Socialism is not an economy, because, in re-establishing conscious human control over production, it would restore to the social process of wealth production its original character of simply being a direct interaction between human beings and nature. Wealth in socialism would be produced directly as such, i. e. as useful articles needed for human survival and enjoyment; resources and labour would be allocated for this purpose by conscious decisions, not through the operation of economic laws acting with the same coercive force as laws of nature. Although their effect is similar, the economic laws which come into operation in an exchange economy such as capitalism are not natural laws, since they arise out of a specific set of social relationships existing between human beings. By changing these social relationships through bringing production under conscious human control, socialism would abolish these laws and so also the economy as the field of human activity governed by their operation. Hence socialism would make economics redundant.

What we are saying, in effect, is that the term exchange economy is a tautology in that an economy only comes into existence when wealth is produced for exchange. It is now clear why the term planned economy is unacceptable as a definition of socialism. 

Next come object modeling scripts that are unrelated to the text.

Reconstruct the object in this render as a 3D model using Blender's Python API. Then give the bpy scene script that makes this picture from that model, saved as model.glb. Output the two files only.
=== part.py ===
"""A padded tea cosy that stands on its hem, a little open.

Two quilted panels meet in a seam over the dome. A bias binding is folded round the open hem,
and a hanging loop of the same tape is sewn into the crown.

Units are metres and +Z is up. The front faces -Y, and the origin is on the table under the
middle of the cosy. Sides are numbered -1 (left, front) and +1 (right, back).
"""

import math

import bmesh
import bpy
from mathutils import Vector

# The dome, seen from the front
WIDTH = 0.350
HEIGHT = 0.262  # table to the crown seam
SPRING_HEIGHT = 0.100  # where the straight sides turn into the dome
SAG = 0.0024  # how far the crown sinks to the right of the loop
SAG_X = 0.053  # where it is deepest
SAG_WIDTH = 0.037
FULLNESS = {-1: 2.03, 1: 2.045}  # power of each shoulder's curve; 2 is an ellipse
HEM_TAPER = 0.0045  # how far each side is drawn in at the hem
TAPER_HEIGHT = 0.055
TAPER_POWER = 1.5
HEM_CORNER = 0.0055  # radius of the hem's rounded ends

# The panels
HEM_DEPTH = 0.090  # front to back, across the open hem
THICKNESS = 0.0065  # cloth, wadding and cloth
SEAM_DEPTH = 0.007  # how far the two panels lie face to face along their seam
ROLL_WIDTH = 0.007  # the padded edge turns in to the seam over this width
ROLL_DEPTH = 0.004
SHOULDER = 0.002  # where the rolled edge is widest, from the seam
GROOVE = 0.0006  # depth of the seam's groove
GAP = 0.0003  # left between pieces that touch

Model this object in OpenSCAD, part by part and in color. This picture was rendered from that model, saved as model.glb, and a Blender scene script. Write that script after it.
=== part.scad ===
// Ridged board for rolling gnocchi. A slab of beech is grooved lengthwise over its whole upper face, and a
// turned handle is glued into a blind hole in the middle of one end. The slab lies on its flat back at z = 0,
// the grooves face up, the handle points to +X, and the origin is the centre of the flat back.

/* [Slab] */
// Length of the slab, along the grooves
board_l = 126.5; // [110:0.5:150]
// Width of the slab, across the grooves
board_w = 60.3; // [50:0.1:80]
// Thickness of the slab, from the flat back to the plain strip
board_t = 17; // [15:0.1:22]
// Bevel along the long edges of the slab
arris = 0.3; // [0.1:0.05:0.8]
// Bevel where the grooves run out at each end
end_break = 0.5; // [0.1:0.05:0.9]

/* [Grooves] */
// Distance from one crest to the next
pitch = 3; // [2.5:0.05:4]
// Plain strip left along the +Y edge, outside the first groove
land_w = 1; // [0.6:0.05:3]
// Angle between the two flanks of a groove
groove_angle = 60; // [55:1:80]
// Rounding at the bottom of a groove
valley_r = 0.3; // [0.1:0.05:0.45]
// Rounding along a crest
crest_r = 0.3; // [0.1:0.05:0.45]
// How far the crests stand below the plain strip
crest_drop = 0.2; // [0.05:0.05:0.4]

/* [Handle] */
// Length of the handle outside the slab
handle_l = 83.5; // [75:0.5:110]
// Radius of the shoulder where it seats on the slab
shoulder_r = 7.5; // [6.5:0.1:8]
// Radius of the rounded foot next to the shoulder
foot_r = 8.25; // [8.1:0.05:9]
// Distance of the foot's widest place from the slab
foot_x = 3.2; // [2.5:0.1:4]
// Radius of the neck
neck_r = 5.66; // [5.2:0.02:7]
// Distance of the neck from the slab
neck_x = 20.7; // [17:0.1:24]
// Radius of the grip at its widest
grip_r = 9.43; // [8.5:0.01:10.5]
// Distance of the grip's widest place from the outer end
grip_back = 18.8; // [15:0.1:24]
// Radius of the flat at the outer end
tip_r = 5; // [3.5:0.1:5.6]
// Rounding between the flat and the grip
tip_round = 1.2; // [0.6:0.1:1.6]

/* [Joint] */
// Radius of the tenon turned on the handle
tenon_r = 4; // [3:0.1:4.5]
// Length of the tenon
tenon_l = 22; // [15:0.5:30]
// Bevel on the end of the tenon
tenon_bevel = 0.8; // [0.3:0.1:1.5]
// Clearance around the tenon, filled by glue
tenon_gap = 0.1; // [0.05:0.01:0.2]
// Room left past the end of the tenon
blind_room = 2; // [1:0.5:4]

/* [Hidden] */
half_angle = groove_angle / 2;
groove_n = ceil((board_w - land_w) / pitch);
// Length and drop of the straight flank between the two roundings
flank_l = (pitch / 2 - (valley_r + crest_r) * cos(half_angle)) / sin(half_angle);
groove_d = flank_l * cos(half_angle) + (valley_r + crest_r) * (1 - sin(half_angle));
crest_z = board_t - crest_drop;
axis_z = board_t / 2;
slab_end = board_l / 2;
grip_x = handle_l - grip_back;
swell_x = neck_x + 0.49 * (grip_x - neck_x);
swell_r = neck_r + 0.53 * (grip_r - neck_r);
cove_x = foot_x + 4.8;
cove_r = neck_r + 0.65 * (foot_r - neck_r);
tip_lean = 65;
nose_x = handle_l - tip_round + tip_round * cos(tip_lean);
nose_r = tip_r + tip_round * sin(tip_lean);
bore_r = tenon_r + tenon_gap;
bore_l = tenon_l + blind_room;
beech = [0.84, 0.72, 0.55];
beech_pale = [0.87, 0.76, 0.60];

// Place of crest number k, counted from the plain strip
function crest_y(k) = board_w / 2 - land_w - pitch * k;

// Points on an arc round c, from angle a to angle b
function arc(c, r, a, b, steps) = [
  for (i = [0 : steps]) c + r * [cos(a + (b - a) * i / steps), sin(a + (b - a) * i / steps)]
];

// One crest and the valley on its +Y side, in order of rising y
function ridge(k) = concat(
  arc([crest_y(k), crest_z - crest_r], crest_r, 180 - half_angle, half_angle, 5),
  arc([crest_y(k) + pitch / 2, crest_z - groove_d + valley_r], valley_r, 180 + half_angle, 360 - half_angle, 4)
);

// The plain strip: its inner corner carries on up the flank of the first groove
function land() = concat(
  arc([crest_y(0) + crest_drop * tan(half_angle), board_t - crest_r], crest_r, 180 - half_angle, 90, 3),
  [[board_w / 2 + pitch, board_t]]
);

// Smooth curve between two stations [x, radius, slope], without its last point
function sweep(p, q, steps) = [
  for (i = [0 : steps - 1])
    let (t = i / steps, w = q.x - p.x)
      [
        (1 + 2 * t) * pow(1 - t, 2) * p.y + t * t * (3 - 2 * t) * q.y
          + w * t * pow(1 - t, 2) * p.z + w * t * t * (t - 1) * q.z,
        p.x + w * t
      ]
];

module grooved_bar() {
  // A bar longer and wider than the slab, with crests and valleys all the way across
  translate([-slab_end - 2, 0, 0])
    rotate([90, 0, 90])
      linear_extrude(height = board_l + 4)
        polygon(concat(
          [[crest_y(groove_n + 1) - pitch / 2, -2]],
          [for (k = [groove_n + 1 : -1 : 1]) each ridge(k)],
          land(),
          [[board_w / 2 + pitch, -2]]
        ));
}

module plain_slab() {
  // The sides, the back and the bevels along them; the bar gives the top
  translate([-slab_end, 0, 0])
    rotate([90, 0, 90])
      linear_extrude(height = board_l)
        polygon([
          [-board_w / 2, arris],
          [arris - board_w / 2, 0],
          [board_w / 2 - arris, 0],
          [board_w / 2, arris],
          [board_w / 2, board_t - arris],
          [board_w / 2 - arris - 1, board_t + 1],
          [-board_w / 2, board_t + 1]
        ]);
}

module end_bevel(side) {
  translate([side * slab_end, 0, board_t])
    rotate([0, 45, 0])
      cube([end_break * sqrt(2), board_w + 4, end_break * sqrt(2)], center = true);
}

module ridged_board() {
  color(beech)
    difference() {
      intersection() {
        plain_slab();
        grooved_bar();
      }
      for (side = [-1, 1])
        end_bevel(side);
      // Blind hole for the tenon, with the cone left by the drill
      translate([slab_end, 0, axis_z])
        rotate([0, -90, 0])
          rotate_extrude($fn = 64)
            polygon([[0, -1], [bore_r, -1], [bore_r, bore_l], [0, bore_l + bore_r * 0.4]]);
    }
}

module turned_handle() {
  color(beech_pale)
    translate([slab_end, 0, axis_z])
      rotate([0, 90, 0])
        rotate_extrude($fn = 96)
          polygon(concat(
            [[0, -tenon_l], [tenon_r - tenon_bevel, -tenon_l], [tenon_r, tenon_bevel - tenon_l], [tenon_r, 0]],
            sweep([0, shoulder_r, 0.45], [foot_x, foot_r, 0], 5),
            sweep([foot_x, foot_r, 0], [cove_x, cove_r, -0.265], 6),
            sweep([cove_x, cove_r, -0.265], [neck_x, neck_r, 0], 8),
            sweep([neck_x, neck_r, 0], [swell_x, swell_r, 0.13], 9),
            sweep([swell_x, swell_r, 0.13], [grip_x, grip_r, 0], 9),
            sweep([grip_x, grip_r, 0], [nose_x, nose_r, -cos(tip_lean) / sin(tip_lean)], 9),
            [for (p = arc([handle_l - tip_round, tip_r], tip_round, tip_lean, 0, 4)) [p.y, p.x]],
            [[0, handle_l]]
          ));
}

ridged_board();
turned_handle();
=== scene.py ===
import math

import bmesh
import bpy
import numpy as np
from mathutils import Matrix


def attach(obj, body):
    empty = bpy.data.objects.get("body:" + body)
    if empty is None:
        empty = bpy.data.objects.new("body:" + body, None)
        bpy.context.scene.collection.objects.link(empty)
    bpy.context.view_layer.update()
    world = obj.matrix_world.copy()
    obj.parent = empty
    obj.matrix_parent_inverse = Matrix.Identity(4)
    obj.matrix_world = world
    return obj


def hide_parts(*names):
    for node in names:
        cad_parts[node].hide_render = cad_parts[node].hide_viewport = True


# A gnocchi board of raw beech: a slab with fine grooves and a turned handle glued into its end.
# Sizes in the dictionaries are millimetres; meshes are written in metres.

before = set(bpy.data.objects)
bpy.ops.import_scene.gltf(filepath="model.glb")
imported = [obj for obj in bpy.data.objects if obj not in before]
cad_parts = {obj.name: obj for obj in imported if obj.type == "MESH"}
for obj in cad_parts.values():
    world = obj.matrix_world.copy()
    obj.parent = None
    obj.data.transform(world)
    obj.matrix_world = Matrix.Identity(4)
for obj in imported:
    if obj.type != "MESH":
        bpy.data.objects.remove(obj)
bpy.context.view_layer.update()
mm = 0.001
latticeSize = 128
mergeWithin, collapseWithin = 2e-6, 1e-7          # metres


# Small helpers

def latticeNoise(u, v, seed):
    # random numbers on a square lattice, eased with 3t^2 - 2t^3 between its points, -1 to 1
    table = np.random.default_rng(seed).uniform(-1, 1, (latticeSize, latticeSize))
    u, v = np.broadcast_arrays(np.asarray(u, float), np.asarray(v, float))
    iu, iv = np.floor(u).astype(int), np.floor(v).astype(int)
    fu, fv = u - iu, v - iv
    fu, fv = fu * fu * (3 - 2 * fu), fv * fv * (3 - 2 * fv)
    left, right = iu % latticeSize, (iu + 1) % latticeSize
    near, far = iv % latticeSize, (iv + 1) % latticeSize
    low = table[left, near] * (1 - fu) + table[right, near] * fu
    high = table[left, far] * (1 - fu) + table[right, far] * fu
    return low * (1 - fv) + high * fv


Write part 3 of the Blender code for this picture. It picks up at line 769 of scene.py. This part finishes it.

Socialism is not the planned production of wealth as exchange value, nor the planned production of commodities, nor the planned accumulation of capital. That is what state capitalism aims to be. Planning is indeed central to the idea of socialism, but socialism is the planned (consciously coordinated) production of useful things to satisfy human needs precisely instead of the production, planned or otherwise, of wealth as exchange value, commodities and capital. In socialism wealth would have simply a specific use value (which would be different under different conditions and for different individuals and groups of individuals) but it would not have any exchange, or economic, value.